### THE REQUEST:
Every line from the one containing "obj.matrix_parent_inverse = Matrix.Identity(4)" to the final line of the material below must be reproduced exactly; leave out all other lines.

╔══

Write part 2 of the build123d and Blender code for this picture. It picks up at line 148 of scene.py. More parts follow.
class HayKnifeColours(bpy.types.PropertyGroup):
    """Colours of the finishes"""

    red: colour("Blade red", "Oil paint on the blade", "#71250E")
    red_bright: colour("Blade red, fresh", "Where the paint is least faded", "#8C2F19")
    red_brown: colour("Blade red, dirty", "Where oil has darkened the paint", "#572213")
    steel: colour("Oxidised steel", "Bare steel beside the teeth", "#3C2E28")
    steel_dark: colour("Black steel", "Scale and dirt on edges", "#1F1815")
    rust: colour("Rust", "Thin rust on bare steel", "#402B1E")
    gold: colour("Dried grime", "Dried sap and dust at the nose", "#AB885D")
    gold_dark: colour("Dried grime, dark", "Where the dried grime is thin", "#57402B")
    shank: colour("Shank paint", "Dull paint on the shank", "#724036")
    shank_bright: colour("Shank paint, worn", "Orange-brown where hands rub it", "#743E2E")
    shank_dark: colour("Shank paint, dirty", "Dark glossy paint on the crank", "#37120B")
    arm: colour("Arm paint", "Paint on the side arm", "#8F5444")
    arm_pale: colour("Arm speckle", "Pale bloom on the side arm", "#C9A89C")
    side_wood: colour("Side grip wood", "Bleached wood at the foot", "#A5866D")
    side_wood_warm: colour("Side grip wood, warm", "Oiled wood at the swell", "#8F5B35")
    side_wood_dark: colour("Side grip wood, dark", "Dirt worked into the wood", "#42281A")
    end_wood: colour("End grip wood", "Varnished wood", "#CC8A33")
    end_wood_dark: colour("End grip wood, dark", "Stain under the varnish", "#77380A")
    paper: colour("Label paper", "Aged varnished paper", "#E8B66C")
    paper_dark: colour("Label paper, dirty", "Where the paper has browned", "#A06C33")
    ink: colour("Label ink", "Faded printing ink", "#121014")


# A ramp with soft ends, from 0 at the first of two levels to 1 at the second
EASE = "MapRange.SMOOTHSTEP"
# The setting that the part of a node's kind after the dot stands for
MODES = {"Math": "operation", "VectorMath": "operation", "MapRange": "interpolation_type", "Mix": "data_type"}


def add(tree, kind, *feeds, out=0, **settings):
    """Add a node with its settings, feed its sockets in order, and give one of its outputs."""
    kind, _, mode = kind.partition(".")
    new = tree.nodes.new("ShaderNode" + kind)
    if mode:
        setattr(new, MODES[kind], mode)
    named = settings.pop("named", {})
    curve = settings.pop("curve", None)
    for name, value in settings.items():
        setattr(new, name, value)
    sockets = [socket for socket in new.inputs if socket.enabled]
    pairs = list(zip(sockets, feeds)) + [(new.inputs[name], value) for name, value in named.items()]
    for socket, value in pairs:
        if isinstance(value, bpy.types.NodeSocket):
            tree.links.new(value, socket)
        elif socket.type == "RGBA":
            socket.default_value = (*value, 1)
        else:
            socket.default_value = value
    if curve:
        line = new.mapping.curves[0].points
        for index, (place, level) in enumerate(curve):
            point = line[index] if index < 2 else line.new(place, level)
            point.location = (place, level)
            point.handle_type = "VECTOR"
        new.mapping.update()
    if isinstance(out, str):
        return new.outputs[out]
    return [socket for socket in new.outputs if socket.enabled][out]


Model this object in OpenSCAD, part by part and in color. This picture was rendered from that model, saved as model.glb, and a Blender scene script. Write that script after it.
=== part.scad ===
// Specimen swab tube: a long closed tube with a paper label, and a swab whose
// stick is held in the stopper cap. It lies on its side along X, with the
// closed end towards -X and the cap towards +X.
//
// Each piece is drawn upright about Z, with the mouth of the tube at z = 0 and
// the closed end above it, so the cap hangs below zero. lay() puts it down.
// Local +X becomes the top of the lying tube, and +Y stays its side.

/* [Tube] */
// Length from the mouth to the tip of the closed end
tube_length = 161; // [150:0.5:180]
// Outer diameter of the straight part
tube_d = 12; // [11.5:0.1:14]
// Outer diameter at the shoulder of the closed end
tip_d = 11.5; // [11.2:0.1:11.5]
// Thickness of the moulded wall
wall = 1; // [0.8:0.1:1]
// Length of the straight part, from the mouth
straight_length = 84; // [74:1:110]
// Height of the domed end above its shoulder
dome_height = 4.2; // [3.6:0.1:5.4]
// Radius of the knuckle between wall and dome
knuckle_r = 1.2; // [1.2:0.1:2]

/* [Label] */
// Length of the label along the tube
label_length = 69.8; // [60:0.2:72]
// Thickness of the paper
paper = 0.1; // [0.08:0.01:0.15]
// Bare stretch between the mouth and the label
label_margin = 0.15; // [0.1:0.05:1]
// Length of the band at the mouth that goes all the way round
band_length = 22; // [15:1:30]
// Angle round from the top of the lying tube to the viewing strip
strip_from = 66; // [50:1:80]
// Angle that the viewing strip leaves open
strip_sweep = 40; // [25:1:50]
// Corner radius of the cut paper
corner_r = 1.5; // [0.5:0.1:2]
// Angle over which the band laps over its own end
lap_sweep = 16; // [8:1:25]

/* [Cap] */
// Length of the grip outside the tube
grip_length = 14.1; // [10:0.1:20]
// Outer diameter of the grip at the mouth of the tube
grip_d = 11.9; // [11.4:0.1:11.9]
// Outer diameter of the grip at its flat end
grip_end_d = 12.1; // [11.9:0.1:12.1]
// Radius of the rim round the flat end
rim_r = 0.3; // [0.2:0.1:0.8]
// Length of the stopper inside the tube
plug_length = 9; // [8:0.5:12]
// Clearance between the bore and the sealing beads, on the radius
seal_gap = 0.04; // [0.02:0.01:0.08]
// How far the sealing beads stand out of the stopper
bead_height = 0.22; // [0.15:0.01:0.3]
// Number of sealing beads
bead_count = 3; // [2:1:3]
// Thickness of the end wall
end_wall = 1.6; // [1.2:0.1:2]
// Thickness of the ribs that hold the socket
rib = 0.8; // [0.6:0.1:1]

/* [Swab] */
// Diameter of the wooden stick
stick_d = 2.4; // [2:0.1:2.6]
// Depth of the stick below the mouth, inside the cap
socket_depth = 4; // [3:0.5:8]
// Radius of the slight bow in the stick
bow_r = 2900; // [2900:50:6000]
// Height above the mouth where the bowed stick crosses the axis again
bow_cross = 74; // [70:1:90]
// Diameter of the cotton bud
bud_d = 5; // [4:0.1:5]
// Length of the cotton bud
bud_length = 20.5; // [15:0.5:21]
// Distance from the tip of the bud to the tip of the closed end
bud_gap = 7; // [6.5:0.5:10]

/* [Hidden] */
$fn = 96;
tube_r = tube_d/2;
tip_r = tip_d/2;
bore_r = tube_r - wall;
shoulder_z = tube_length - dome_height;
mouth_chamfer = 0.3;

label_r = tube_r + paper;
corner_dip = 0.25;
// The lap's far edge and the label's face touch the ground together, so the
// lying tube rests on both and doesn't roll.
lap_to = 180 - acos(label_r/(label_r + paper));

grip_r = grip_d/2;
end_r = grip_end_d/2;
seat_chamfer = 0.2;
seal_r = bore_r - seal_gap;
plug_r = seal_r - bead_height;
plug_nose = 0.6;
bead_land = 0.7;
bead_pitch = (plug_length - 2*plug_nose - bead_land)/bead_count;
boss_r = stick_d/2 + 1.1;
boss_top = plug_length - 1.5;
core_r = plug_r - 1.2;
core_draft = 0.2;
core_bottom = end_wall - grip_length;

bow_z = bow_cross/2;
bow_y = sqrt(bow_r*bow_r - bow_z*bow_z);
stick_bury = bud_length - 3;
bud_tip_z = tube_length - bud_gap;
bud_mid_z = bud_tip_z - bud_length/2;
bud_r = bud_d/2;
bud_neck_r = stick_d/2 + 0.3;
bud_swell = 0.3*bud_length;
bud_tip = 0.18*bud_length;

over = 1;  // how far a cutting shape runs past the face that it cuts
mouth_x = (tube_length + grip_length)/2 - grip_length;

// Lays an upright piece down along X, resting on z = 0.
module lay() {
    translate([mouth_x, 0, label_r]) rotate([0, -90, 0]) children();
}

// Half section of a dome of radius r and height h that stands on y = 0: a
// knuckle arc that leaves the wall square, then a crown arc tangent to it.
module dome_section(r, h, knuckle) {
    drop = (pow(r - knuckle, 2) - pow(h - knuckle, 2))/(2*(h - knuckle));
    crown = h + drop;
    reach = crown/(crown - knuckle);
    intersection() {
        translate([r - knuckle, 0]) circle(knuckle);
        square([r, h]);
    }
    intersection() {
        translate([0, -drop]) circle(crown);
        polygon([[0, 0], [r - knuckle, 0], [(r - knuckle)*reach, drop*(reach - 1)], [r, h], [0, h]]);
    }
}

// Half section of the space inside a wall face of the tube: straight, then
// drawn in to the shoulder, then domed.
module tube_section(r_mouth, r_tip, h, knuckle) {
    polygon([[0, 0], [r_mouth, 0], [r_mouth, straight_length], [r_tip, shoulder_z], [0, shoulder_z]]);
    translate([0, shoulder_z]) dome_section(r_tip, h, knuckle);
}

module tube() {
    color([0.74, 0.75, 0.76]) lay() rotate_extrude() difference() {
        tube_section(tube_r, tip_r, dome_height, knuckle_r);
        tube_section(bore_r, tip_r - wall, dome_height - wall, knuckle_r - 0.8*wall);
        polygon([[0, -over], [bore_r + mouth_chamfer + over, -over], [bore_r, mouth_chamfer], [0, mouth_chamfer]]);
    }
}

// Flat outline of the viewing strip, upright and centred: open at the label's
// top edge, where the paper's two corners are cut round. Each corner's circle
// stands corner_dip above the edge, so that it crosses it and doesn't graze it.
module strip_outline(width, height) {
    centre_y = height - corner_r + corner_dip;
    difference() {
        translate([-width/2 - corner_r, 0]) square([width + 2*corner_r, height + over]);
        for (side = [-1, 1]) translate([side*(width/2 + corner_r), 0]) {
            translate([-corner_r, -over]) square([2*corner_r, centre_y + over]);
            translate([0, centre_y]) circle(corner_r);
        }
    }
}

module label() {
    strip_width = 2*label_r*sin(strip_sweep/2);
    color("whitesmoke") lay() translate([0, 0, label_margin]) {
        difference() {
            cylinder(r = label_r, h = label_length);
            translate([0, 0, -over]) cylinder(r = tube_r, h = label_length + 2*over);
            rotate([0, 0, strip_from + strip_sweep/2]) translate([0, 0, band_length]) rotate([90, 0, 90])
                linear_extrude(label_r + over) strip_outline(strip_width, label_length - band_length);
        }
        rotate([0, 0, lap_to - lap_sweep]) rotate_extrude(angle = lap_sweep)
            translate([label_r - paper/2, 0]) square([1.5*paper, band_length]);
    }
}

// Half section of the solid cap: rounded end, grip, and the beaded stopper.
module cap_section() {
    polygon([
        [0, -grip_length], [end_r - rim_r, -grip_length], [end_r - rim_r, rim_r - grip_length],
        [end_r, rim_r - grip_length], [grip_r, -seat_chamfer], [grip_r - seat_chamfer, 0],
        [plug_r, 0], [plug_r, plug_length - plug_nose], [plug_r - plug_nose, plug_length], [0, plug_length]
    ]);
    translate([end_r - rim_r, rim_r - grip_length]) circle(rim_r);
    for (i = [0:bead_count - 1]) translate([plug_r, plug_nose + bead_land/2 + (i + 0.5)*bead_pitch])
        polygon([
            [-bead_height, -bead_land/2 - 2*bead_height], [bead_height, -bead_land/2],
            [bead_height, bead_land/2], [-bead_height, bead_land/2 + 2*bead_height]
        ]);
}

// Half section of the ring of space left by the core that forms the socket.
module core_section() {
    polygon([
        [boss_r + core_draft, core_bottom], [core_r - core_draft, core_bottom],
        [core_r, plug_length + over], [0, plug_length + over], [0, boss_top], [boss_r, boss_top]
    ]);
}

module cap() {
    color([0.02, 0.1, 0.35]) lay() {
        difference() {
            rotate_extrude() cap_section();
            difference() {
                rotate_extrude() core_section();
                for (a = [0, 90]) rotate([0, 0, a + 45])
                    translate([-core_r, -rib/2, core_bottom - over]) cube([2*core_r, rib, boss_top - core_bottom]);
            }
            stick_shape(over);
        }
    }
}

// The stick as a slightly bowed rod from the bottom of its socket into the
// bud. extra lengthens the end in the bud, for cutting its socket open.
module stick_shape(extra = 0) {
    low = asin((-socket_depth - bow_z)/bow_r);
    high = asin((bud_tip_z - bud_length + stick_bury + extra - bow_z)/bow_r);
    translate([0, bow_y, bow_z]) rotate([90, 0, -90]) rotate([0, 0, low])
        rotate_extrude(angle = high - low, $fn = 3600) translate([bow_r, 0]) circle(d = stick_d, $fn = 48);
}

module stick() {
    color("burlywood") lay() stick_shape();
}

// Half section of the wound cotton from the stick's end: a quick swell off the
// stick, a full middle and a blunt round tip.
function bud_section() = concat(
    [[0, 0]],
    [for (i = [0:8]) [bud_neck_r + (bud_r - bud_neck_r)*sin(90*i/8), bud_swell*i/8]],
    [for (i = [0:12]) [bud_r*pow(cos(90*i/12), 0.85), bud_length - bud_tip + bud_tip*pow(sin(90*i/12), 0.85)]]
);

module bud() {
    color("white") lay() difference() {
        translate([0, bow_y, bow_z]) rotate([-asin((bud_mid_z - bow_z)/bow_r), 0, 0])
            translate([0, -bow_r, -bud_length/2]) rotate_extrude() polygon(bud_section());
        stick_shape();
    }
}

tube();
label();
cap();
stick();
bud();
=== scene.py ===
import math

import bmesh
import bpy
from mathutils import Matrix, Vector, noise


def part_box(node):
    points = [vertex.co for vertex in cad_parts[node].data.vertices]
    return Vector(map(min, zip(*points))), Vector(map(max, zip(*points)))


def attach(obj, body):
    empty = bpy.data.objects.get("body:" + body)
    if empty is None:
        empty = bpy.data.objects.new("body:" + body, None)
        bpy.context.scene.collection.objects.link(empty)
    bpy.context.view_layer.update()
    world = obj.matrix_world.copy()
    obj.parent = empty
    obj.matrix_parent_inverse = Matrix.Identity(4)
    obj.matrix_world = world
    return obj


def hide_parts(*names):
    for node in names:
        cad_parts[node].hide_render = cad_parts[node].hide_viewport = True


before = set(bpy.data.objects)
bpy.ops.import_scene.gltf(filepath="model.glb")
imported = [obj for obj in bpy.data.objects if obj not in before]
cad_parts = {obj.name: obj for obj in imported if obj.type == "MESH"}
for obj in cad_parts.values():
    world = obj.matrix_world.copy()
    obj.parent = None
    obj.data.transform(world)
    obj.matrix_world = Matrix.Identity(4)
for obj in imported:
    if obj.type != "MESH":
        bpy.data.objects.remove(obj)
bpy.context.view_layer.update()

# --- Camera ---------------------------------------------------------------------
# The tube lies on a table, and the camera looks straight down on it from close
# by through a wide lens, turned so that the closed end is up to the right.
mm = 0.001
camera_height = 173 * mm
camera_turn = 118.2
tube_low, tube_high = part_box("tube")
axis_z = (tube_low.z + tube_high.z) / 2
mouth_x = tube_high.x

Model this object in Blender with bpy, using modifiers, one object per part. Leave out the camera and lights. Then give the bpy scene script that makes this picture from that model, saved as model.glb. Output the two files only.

╚══

### THE RESPONSE:
    obj.matrix_parent_inverse = Matrix.Identity(4)
    obj.matrix_world = world
    return obj


def hide_parts(*names):
    for node in names:
        cad_parts[node].hide_render = cad_parts[node].hide_viewport = True


before = set(bpy.data.objects)
bpy.ops.import_scene.gltf(filepath="model.glb")
imported = [obj for obj in bpy.data.objects if obj not in before]
cad_parts = {obj.name: obj for obj in imported if obj.type == "MESH"}
for obj in cad_parts.values():
    world = obj.matrix_world.copy()
    obj.parent = None
    obj.data.transform(world)
    obj.matrix_world = Matrix.Identity(4)
for obj in imported:
    if obj.type != "MESH":
        bpy.data.objects.remove(obj)
bpy.context.view_layer.update()

# --- Camera ---------------------------------------------------------------------
# The tube lies on a table, and the camera looks straight down on it from close
# by through a wide lens, turned so that the closed end is up to the right.
mm = 0.001
camera_height = 173 * mm
camera_turn = 118.2
tube_low, tube_high = part_box("tube")
axis_z = (tube_low.z + tube_high.z) / 2
mouth_x = tube_high.x

Model this object in Blender with bpy, using modifiers, one object per part. Leave out the camera and lights. Then give the bpy scene script that makes this picture from that model, saved as model.glb. Output the two files only.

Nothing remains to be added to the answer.